Output all lines exactly.

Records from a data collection
= = = =
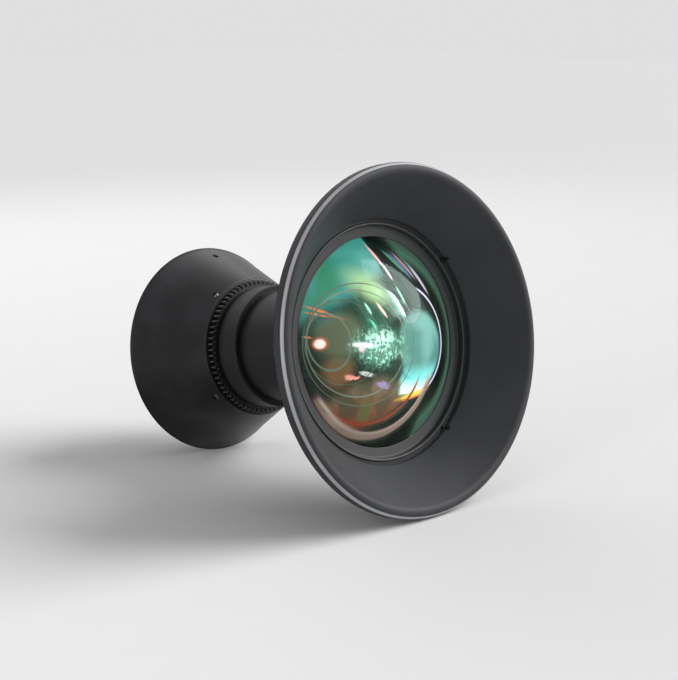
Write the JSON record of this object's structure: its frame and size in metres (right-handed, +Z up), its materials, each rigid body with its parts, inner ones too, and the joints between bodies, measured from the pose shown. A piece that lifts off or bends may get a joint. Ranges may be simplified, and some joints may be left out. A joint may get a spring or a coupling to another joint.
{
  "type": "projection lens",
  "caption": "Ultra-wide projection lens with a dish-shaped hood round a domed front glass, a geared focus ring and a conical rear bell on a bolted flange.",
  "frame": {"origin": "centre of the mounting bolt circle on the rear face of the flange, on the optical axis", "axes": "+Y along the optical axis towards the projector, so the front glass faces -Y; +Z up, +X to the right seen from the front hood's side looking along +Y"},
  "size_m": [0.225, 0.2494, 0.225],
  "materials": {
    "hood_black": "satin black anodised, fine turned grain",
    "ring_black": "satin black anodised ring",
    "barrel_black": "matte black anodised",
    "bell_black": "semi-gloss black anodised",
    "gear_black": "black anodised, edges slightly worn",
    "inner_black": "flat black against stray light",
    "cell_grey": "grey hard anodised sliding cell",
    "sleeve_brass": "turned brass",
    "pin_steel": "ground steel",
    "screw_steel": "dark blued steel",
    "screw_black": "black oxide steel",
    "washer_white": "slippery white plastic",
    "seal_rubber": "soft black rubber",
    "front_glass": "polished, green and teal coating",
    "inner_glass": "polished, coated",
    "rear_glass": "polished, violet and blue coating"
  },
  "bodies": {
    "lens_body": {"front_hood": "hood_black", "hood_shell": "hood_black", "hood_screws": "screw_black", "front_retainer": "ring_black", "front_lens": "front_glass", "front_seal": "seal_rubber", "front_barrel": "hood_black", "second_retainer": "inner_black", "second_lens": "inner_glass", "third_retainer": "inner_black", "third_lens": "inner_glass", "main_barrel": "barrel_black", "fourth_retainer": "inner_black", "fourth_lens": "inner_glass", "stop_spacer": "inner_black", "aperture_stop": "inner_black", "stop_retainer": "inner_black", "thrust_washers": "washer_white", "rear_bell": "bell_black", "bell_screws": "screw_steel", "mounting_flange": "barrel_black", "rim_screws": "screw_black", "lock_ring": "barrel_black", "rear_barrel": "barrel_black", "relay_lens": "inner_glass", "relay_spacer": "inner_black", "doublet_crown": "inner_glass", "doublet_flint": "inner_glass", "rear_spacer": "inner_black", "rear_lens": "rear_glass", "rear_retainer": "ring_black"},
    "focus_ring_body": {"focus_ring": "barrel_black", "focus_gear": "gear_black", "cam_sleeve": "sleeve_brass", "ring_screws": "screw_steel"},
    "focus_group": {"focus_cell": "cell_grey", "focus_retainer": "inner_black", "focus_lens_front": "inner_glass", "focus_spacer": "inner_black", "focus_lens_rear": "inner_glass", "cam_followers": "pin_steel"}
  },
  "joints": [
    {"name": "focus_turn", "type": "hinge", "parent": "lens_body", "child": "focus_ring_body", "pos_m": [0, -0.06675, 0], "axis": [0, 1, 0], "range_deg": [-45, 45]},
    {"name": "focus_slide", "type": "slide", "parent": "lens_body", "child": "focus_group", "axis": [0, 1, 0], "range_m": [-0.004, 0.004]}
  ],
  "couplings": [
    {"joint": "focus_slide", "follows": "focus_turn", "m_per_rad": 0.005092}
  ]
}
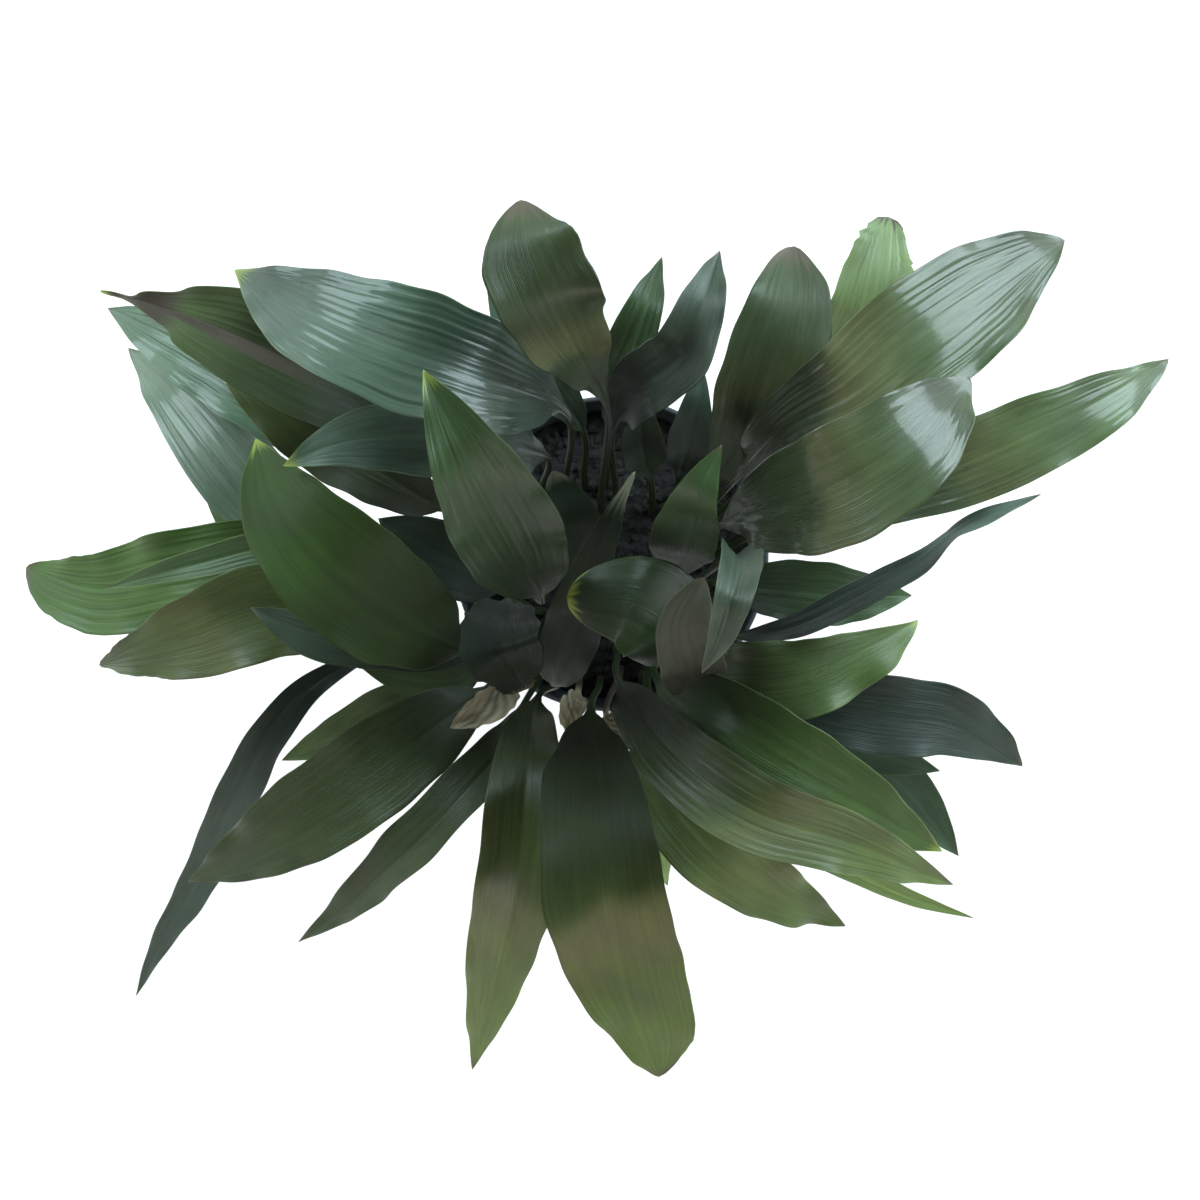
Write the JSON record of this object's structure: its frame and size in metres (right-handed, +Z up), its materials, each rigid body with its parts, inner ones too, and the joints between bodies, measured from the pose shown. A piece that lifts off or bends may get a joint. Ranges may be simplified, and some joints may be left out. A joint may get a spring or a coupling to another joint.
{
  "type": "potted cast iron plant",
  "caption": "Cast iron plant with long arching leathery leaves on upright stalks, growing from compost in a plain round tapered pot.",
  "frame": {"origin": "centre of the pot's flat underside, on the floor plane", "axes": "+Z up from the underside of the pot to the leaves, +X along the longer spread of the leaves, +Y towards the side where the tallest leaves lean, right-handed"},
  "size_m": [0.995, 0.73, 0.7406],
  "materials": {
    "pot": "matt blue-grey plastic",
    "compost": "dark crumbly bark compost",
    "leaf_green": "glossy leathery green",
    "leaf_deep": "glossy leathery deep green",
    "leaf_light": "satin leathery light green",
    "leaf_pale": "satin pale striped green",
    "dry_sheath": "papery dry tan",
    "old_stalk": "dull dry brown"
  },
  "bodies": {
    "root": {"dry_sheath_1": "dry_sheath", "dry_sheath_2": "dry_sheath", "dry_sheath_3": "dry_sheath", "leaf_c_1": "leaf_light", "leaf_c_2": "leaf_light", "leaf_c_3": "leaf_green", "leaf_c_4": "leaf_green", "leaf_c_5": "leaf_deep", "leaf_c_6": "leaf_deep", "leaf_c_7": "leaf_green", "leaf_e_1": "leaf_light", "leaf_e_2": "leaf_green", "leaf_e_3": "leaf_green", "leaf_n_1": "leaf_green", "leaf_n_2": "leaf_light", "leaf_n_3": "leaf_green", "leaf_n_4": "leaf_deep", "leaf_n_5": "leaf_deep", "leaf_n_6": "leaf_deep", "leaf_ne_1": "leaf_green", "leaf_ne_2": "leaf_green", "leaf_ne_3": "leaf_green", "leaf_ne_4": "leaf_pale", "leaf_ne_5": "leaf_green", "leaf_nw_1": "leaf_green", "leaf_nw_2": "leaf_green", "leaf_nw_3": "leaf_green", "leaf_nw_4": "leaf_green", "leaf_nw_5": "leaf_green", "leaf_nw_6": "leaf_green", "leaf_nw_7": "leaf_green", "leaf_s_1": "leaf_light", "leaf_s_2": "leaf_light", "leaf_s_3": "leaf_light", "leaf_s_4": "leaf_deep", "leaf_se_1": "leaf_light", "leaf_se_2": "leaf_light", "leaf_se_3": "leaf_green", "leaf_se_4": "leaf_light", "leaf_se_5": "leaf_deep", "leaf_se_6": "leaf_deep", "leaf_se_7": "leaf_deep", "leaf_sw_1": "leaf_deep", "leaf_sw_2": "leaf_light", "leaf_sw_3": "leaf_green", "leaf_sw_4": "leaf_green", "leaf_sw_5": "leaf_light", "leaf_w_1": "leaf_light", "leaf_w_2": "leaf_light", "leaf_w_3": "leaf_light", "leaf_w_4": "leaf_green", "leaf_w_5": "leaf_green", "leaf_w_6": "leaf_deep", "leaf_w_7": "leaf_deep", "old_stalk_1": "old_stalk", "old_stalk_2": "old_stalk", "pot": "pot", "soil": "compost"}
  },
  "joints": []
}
= = = =
RESPONSE TO THIS TASK:
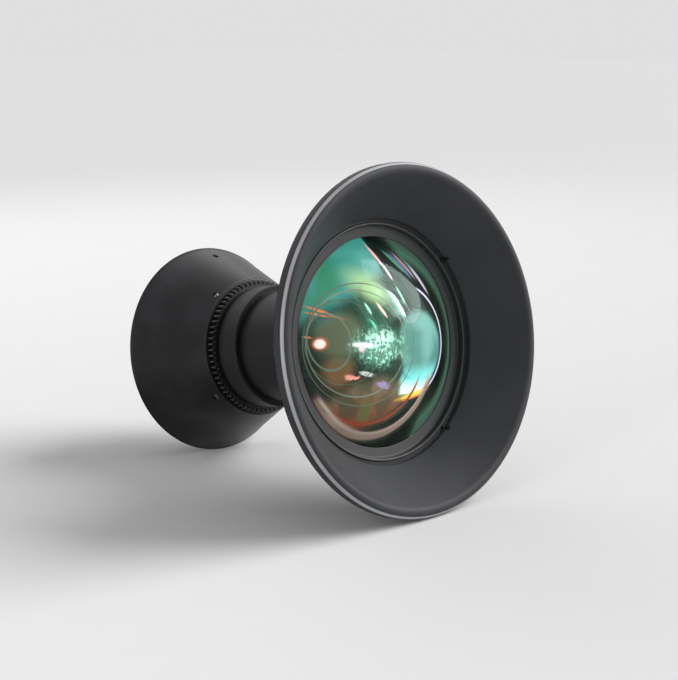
Write the JSON record of this object's structure: its frame and size in metres (right-handed, +Z up), its materials, each rigid body with its parts, inner ones too, and the joints between bodies, measured from the pose shown. A piece that lifts off or bends may get a joint. Ranges may be simplified, and some joints may be left out. A joint may get a spring or a coupling to another joint.
{
  "type": "projection lens",
  "caption": "Ultra-wide projection lens with a dish-shaped hood round a domed front glass, a geared focus ring and a conical rear bell on a bolted flange.",
  "frame": {"origin": "centre of the mounting bolt circle on the rear face of the flange, on the optical axis", "axes": "+Y along the optical axis towards the projector, so the front glass faces -Y; +Z up, +X to the right seen from the front hood's side looking along +Y"},
  "size_m": [0.225, 0.2494, 0.225],
  "materials": {
    "hood_black": "satin black anodised, fine turned grain",
    "ring_black": "satin black anodised ring",
    "barrel_black": "matte black anodised",
    "bell_black": "semi-gloss black anodised",
    "gear_black": "black anodised, edges slightly worn",
    "inner_black": "flat black against stray light",
    "cell_grey": "grey hard anodised sliding cell",
    "sleeve_brass": "turned brass",
    "pin_steel": "ground steel",
    "screw_steel": "dark blued steel",
    "screw_black": "black oxide steel",
    "washer_white": "slippery white plastic",
    "seal_rubber": "soft black rubber",
    "front_glass": "polished, green and teal coating",
    "inner_glass": "polished, coated",
    "rear_glass": "polished, violet and blue coating"
  },
  "bodies": {
    "lens_body": {"front_hood": "hood_black", "hood_shell": "hood_black", "hood_screws": "screw_black", "front_retainer": "ring_black", "front_lens": "front_glass", "front_seal": "seal_rubber", "front_barrel": "hood_black", "second_retainer": "inner_black", "second_lens": "inner_glass", "third_retainer": "inner_black", "third_lens": "inner_glass", "main_barrel": "barrel_black", "fourth_retainer": "inner_black", "fourth_lens": "inner_glass", "stop_spacer": "inner_black", "aperture_stop": "inner_black", "stop_retainer": "inner_black", "thrust_washers": "washer_white", "rear_bell": "bell_black", "bell_screws": "screw_steel", "mounting_flange": "barrel_black", "rim_screws": "screw_black", "lock_ring": "barrel_black", "rear_barrel": "barrel_black", "relay_lens": "inner_glass", "relay_spacer": "inner_black", "doublet_crown": "inner_glass", "doublet_flint": "inner_glass", "rear_spacer": "inner_black", "rear_lens": "rear_glass", "rear_retainer": "ring_black"},
    "focus_ring_body": {"focus_ring": "barrel_black", "focus_gear": "gear_black", "cam_sleeve": "sleeve_brass", "ring_screws": "screw_steel"},
    "focus_group": {"focus_cell": "cell_grey", "focus_retainer": "inner_black", "focus_lens_front": "inner_glass", "focus_spacer": "inner_black", "focus_lens_rear": "inner_glass", "cam_followers": "pin_steel"}
  },
  "joints": [
    {"name": "focus_turn", "type": "hinge", "parent": "lens_body", "child": "focus_ring_body", "pos_m": [0, -0.06675, 0], "axis": [0, 1, 0], "range_deg": [-45, 45]},
    {"name": "focus_slide", "type": "slide", "parent": "lens_body", "child": "focus_group", "axis": [0, 1, 0], "range_m": [-0.004, 0.004]}
  ],
  "couplings": [
    {"joint": "focus_slide", "follows": "focus_turn", "m_per_rad": 0.005092}
  ]
}
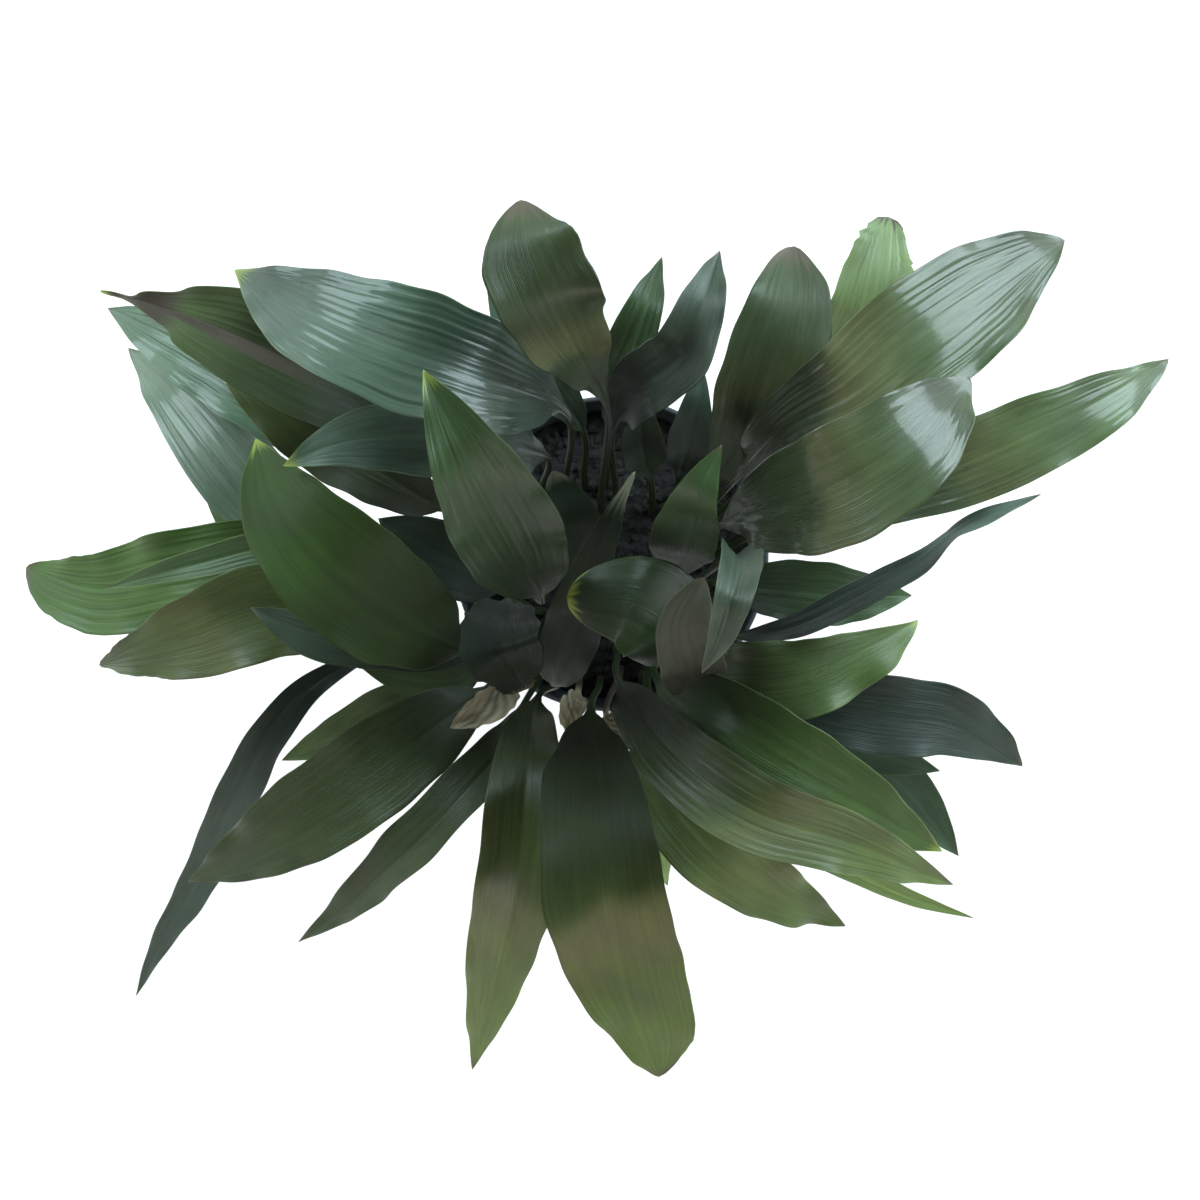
Write the JSON record of this object's structure: its frame and size in metres (right-handed, +Z up), its materials, each rigid body with its parts, inner ones too, and the joints between bodies, measured from the pose shown. A piece that lifts off or bends may get a joint. Ranges may be simplified, and some joints may be left out. A joint may get a spring or a coupling to another joint.
{
  "type": "potted cast iron plant",
  "caption": "Cast iron plant with long arching leathery leaves on upright stalks, growing from compost in a plain round tapered pot.",
  "frame": {"origin": "centre of the pot's flat underside, on the floor plane", "axes": "+Z up from the underside of the pot to the leaves, +X along the longer spread of the leaves, +Y towards the side where the tallest leaves lean, right-handed"},
  "size_m": [0.995, 0.73, 0.7406],
  "materials": {
    "pot": "matt blue-grey plastic",
    "compost": "dark crumbly bark compost",
    "leaf_green": "glossy leathery green",
    "leaf_deep": "glossy leathery deep green",
    "leaf_light": "satin leathery light green",
    "leaf_pale": "satin pale striped green",
    "dry_sheath": "papery dry tan",
    "old_stalk": "dull dry brown"
  },
  "bodies": {
    "root": {"dry_sheath_1": "dry_sheath", "dry_sheath_2": "dry_sheath", "dry_sheath_3": "dry_sheath", "leaf_c_1": "leaf_light", "leaf_c_2": "leaf_light", "leaf_c_3": "leaf_green", "leaf_c_4": "leaf_green", "leaf_c_5": "leaf_deep", "leaf_c_6": "leaf_deep", "leaf_c_7": "leaf_green", "leaf_e_1": "leaf_light", "leaf_e_2": "leaf_green", "leaf_e_3": "leaf_green", "leaf_n_1": "leaf_green", "leaf_n_2": "leaf_light", "leaf_n_3": "leaf_green", "leaf_n_4": "leaf_deep", "leaf_n_5": "leaf_deep", "leaf_n_6": "leaf_deep", "leaf_ne_1": "leaf_green", "leaf_ne_2": "leaf_green", "leaf_ne_3": "leaf_green", "leaf_ne_4": "leaf_pale", "leaf_ne_5": "leaf_green", "leaf_nw_1": "leaf_green", "leaf_nw_2": "leaf_green", "leaf_nw_3": "leaf_green", "leaf_nw_4": "leaf_green", "leaf_nw_5": "leaf_green", "leaf_nw_6": "leaf_green", "leaf_nw_7": "leaf_green", "leaf_s_1": "leaf_light", "leaf_s_2": "leaf_light", "leaf_s_3": "leaf_light", "leaf_s_4": "leaf_deep", "leaf_se_1": "leaf_light", "leaf_se_2": "leaf_light", "leaf_se_3": "leaf_green", "leaf_se_4": "leaf_light", "leaf_se_5": "leaf_deep", "leaf_se_6": "leaf_deep", "leaf_se_7": "leaf_deep", "leaf_sw_1": "leaf_deep", "leaf_sw_2": "leaf_light", "leaf_sw_3": "leaf_green", "leaf_sw_4": "leaf_green", "leaf_sw_5": "leaf_light", "leaf_w_1": "leaf_light", "leaf_w_2": "leaf_light", "leaf_w_3": "leaf_light", "leaf_w_4": "leaf_green", "leaf_w_5": "leaf_green", "leaf_w_6": "leaf_deep", "leaf_w_7": "leaf_deep", "old_stalk_1": "old_stalk", "old_stalk_2": "old_stalk", "pot": "pot", "soil": "compost"}
  },
  "joints": []
}